There was at this time in Egypt a considerable quantity of dismounted Yeomanry, dismounted simply because of the paucity of horses, and it was determined to form of them the 74th Infantry Division, consisting of the usual number of infantry brigades and infantry battalions, and working entirely on infantry lines, excepting for certain slight matters such as the use of trumpets instead of bugles and the like.

Every decent soldier is proud of the arm to which he belongs and which he deliberately joined of his own free will on enlistment or enrolment, and it is hard on him to ask him to serve in any other, but it has sometimes to be done, and it has been proved once and again that an Englishman of pluck, spirit and average intelligence can serve his country and serve it well under any circumstances. In the Boer War, for instance, thousands of foot soldiers had to take over horses and act as mounted men. In the same campaign, after the Boers had lost their artillery, many of our gunners were formed into battalions of infantry. In the Great War hundreds of all arms took to fighting in the air, and, if the navy wanted them, soldiers would man submarines to-morrow. As a matter of fact, soldiers have in the old days served on the fleet in the capacity of marines. It being recognized, then, that if at any time there be a surplus of one kind of soldier and a deficit of another, that surplus will easily be taught to fight in other guise than he has been trained to do, the bulk of the Yeomanry in Egypt changed on the 1st February, 1917, into infantry soldiers. The county ideas and associations were respected as much as possible, and so it came about that the Royal East Kent Yeomanry then at Sollum was amalgamated with the West Kent (Q.O.) Yeomanry quartered at Matruh, a coast town about 125 miles west of Alexandria; they became the 10th Battalion of the Buffs, under the command of Major A. O’B. ffrench Blake, who was appointed Lt.-Colonel in the absence, due to sickness, of Lt.-Colonel Lord Sackville. The strength of the battalion was 46 officers and 875 other ranks; A and B Companies were men of the East Kent, and C and D West Kent Yeomanry. A period of intensive infantry training now commenced. The 10th Battalion formed part of the 230th Brigade and 74th Division. The other battalions of the brigade were made from the Sussex, Suffolk and Norfolk Yeomanry and became battalions of the same county regiments.

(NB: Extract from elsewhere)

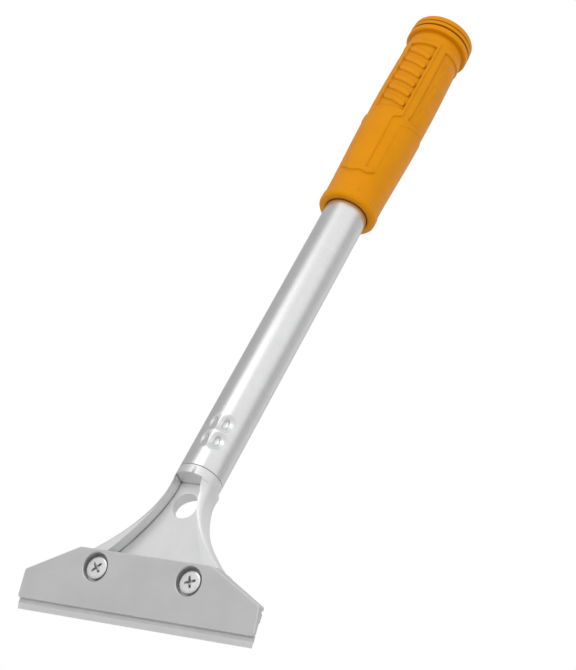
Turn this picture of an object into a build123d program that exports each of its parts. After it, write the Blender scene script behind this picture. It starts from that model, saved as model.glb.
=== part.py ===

Early in March the battalion moved to Sidi Bishr, near Alexandria, the move taking no less than thirteen days to accomplish, and here the battalion was equipped. Drafts of 2 officers and 140 men joined on the 16th March and these were nearly all Buffs, no fewer than 64 with previous war service. Thus came into being the 10th Battalion of the “Old Buffs.”

Its earlier history is as follows: at this time the Eastern Force under Lt.-General Sir Charles Dobell was concentrated about El Arish, through which the railway ran, on the northern coast of the Sinai Peninsula; whilst the Desert Column, under Lt.-General Sir P. Chetwode, was at Sheikh Zowaid about twenty miles further up the coast towards Palestine. This column was very strong in mounted men, and some of them were in advance of Sheikh Zowaid covering the further construction of the coast railway line, which was being pushed on towards Rafa, the frontier town of Egypt and Palestine. Murray’s plan was to advance slowly and steadily up the coast, moving troops forward just as fast as the railway could be made to supply them. The railhead, by the 16th March, was at Rafa, and now it became necessary to hold the great Wadi[18] Ghuzze in order to protect what had been constructed. The enemy occupied the ground from Gaza through Sheria to Beersheba. Though the Buffs did not arrive on the scene of conflict at Deir el Belah till the 11th April, it is as well to state here that in March an attempt was made on the town of Gaza, and on the 26th of that month it was actually enveloped; but our mounted troops could not keep the field for want of water and had to retire across the Wadi Ghuzze while the enemy was pouring in reinforcements from the north and north-east, so that a second attempt met with such strong opposition that the whole force retired over the Wadi and took up a strong defensive position.